* EXERCISE DIRECTIONS *
Copy out all of the material exactly.

* MATERIAL *

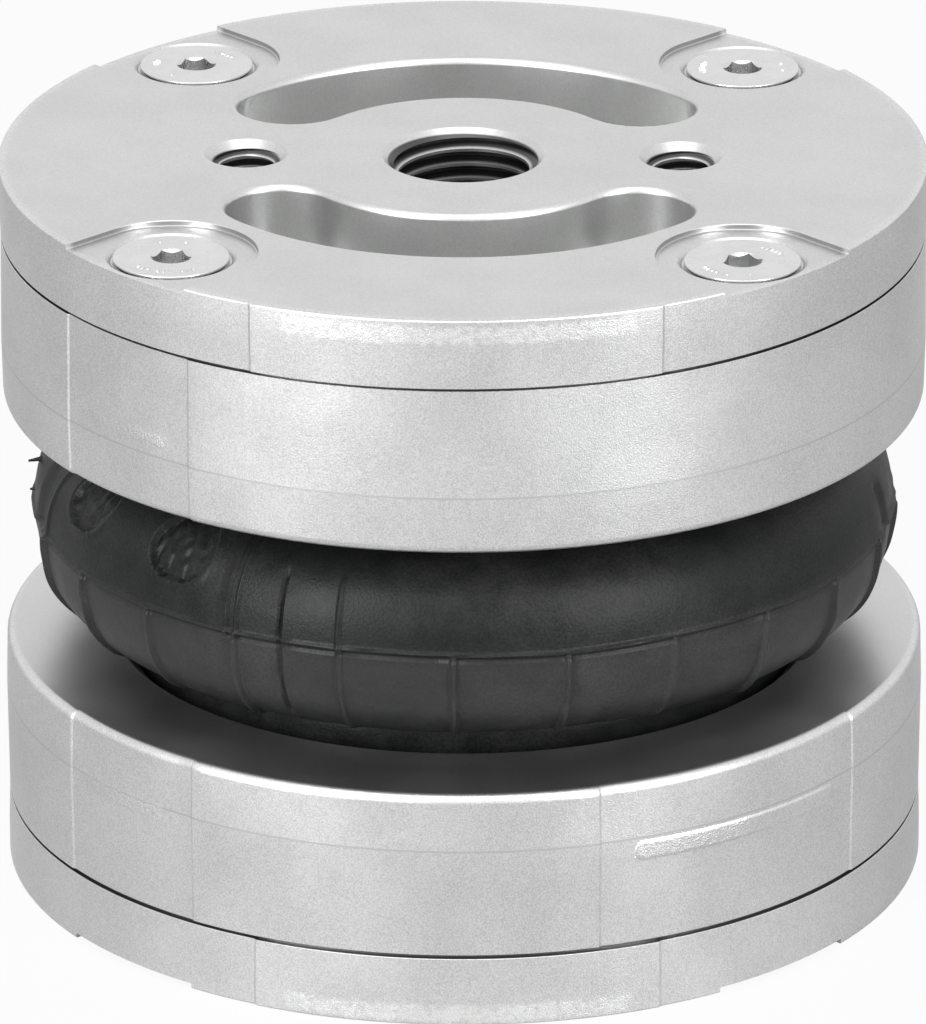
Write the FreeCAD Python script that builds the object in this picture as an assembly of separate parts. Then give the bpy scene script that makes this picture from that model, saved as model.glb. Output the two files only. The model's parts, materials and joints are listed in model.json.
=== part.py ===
"""Air bellows actuator with one convolution between two clamped end plates of 80 mm.

Each end is a cast cover, a clamp ring and four countersunk screws, which grip one bead of the rubber bellows.
An end is drawn once, as the lower one, with its outer face at height 0 and the bellows above it. The upper end is
the same set of castings turned over. The origin is the centre of the underside, with +Z up and the front at -Y.
All sizes are in millimetres and all angles in degrees.
"""

import FreeCAD, Part
import math
import os

Vector = FreeCAD.Vector
up = Vector(0, 0, 1)

# Plates, rings and the gap between them at rest
plate_radius = 40.0
cover_rim_thickness = 6.35
ring_height = 14.7
ring_gap = 21.9
rim_chamfer = 0.3
seam_chamfer = 0.2
ring_edge_rounding = 1.5

# Centre of the cover, whose spigot reaches into the mouth of the bellows
cover_centre_thickness = 12.4
spigot_wall = 1.8
spigot_chamfer = 1.0

# Air port, tapped G1/4, at its full thread diameter
port_radius = 6.58
port_mouth_radius = 6.95

# Two tapped M6 mounting holes on a line through the port, at their full thread diameter
mount_hole_radius = 3.0
mount_hole_offset = 18.7
mount_hole_depth = 9.0
mount_hole_mouth_radius = 3.6

# Two kidney pockets round the port, with the spigot's wall outside them
kidney_inner_radius = 14.9
kidney_half_angle = 50.0
kidney_depth = 8.8
kidney_floor_rounding = 1.5
kidney_mouth_chamfer = 0.4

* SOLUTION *
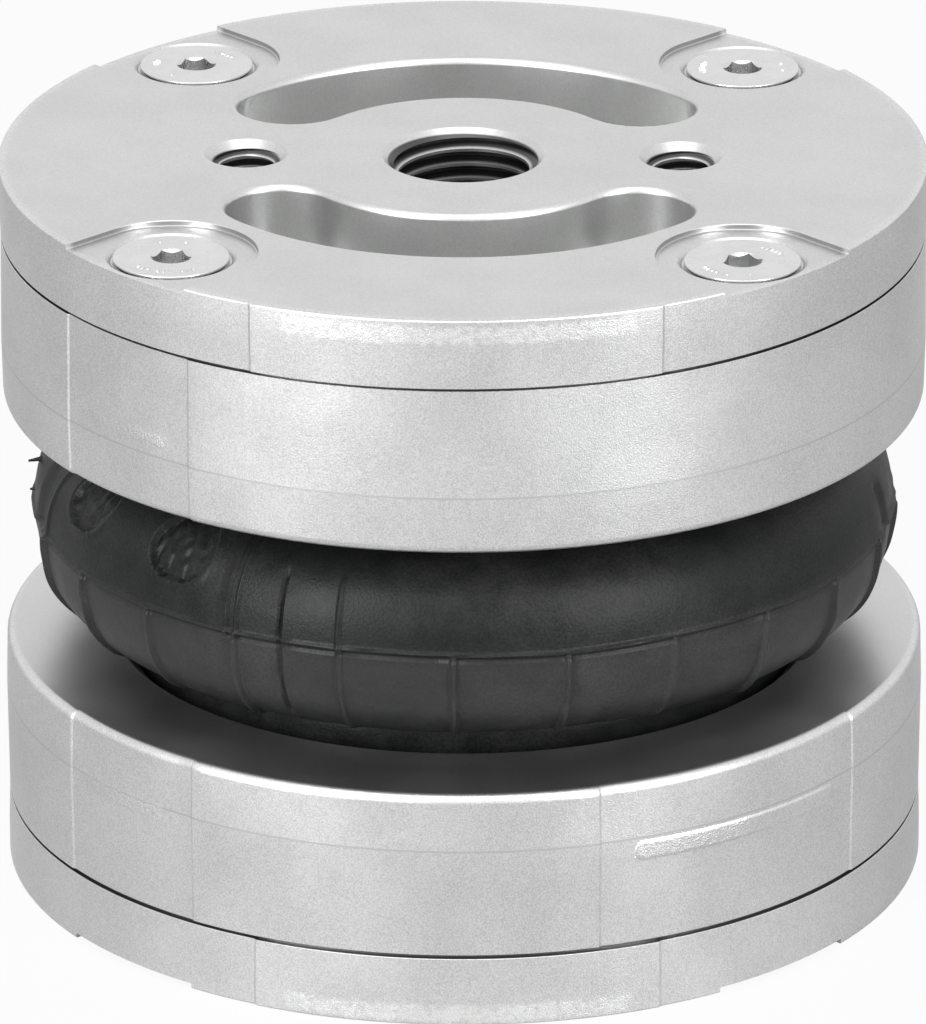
Write the FreeCAD Python script that builds the object in this picture as an assembly of separate parts. Then give the bpy scene script that makes this picture from that model, saved as model.glb. Output the two files only. The model's parts, materials and joints are listed in model.json.
=== part.py ===
"""Air bellows actuator with one convolution between two clamped end plates of 80 mm.

Each end is a cast cover, a clamp ring and four countersunk screws, which grip one bead of the rubber bellows.
An end is drawn once, as the lower one, with its outer face at height 0 and the bellows above it. The upper end is
the same set of castings turned over. The origin is the centre of the underside, with +Z up and the front at -Y.
All sizes are in millimetres and all angles in degrees.
"""

import FreeCAD, Part
import math
import os

Vector = FreeCAD.Vector
up = Vector(0, 0, 1)

# Plates, rings and the gap between them at rest
plate_radius = 40.0
cover_rim_thickness = 6.35
ring_height = 14.7
ring_gap = 21.9
rim_chamfer = 0.3
seam_chamfer = 0.2
ring_edge_rounding = 1.5

# Centre of the cover, whose spigot reaches into the mouth of the bellows
cover_centre_thickness = 12.4
spigot_wall = 1.8
spigot_chamfer = 1.0

# Air port, tapped G1/4, at its full thread diameter
port_radius = 6.58
port_mouth_radius = 6.95

# Two tapped M6 mounting holes on a line through the port, at their full thread diameter
mount_hole_radius = 3.0
mount_hole_offset = 18.7
mount_hole_depth = 9.0
mount_hole_mouth_radius = 3.6

# Two kidney pockets round the port, with the spigot's wall outside them
kidney_inner_radius = 14.9
kidney_half_angle = 50.0
kidney_depth = 8.8
kidney_floor_rounding = 1.5
kidney_mouth_chamfer = 0.4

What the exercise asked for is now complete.